Os pais de Sandra alegaram que ficaram doentes depois da morte da filha, tanto fisicamente quanto psicologicamente, tamanho o abalo moral sofrido. Na ocasião, a defesa de Pimenta Neves argumentou que o jornalista também é vítima porque sofreu abalo psicológico e teve sua vida e imagem atacadas. E mais: que ele não tinha de pagar indenização porque a dor não pode ser mensurada economicamente. A indenização ainda não foi paga, pois ainda cabe recurso da decisão.

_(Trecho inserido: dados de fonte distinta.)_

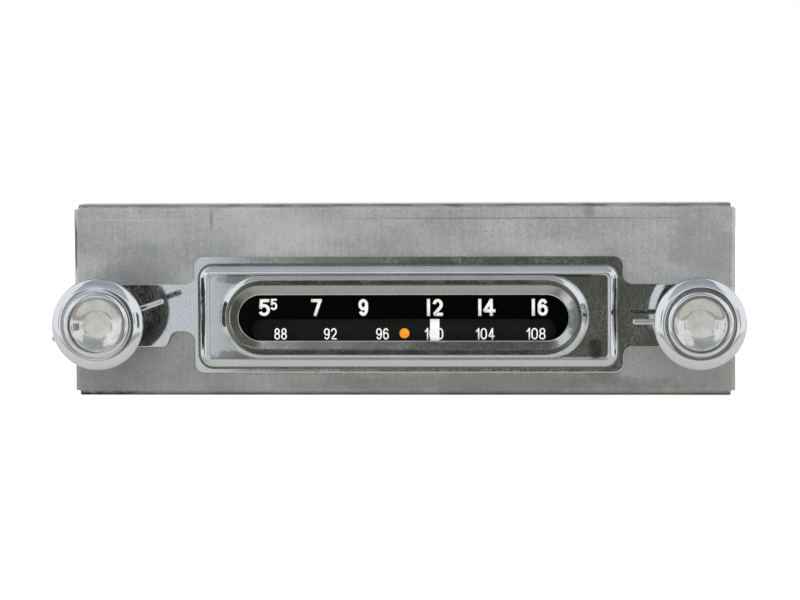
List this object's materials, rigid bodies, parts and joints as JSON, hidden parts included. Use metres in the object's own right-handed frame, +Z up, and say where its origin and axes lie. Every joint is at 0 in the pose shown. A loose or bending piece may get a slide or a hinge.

A defesa de Pimenta Neves não foi encontrada pela Consultor Jurídico para comentar a reportagem. O jornalista, ao longo do processo, mudou de advogado por quatro vezes. Quem assumiu sua defesa, há pouco mais de um ano, foi José Alves de Brito Filho, no lugar dos advogados Carlo Frederico Müller e Ilana Müller.
Pimenta Neves teria conhecido Brito Filho quando os dois estiveram presos juntos no 77º Distrito Policial de São Paulo, há cerca de sete anos. Na mesma cela, também esteve por um período o juiz aposentado Nicolau dos Santos Neto. Brito Filho foi preso sob acusação de subtração de processos judiciais e formação de quadrilha, chegou a ser condenado a quatro anos de prisão, mas teve a condenação anulada pela Justiça. Ele nega, contudo, que tenha conhecido Pimenta Neves na cadeia.


Namoro fatal

Sandra Gomide era uma jornalista em início de carreira quando conheceu Pimenta Neves, em 1986, em São Paulo. Ele era chefe de redação do jornal Gazeta Mercantil. Pimenta Neves tinha 30 anos a mais que Sandra.

O jornalista saiu da Gazeta e foi dirigir o jornal O Estado de São Paulo. Levou Sandra e ela foi promovida a editora, com 30 anos de idade. O namoro terminou, mas Pimenta Neves não se contentou em vingar-se só com a demissão de Sandra. Começou a persegui-la. Sandra alugou um apartamento perto da oficina mecânica do pai. Pimenta também alugou um apartamento no mesmo andar para espioná-la. Ele a ameaçava com mensagens na secretária eletrônica.

Sandra gostava muito de cavalos e começou a frequentar um haras em Ibiúna, no interior de SP. Foi lá que Pimenta assassinou a ex-namorada com dois tiros (o primeiro nas costas e o segundo na cabeça) em 20 de agosto de 2000. Há rumores que, depois do assassinato, ele ligou para a redação do Estadão e pediu que a notícia não fosse manchete.

Fonte: Conjur

Um comentário:

Sérgio Soares disse...

Nessas horas eu me pergunto:

1)Não seria o caso dos Excelentíssimos Ministros do STF, entre eles o Dr. Gilmar Mendes, indenizarem os familiares das vítimas pela absurda falta da justa prestação jurisdicional, decorrente da esdrúxula posição adotada pelo referido tribunal? E indenizarem também o estado, ante o descrédito do Poder Judiciário, decorrente da interpretação dada à presunção de inocência?

2)Não seria o caso dos Excelentíssimos Ministros do STF, entre eles o Dr. Gilmar Mendes, terem humildade de perceberem o grave erro em que incorrem, dando ao princípio da presunção da inocência alcance extremo, que não se percebe quando da análise do direito comparado?

3) Por quais motivos o STF confunde presunção de inocência com trânsito em julgado?

4) É justo, no sentido mais profundo do termo, que um réu CONFESSO de um crime hediondo, condenado em primeira instância, continue em liberdade, passados vários anos da prática delitiva? Não estaria o estado incentivando a vingança privada?

5) O princípio da presunção de inocência, ante a posição do STF, não deveria também abranger as prisões cautelares, já que por óbvio em casos tais não há decreto condenatório transitado em julgado? Deveríamos então extirpar de nosso ordenamento jurídico as prisões cautelares?

6) Um decreto de prisão preventiva, temporária ou um auto de prisão em flagrante teriam mais valor que uma sentença condenatória prolatada após o devido processo legal, garantido o contraditório?

Esta mensagem foi feita em tom de desabafo, posto que os critérios técnicos e jurídicos são por demais conhecidos, a demonstrar o absurdo que é a interpretação do STF.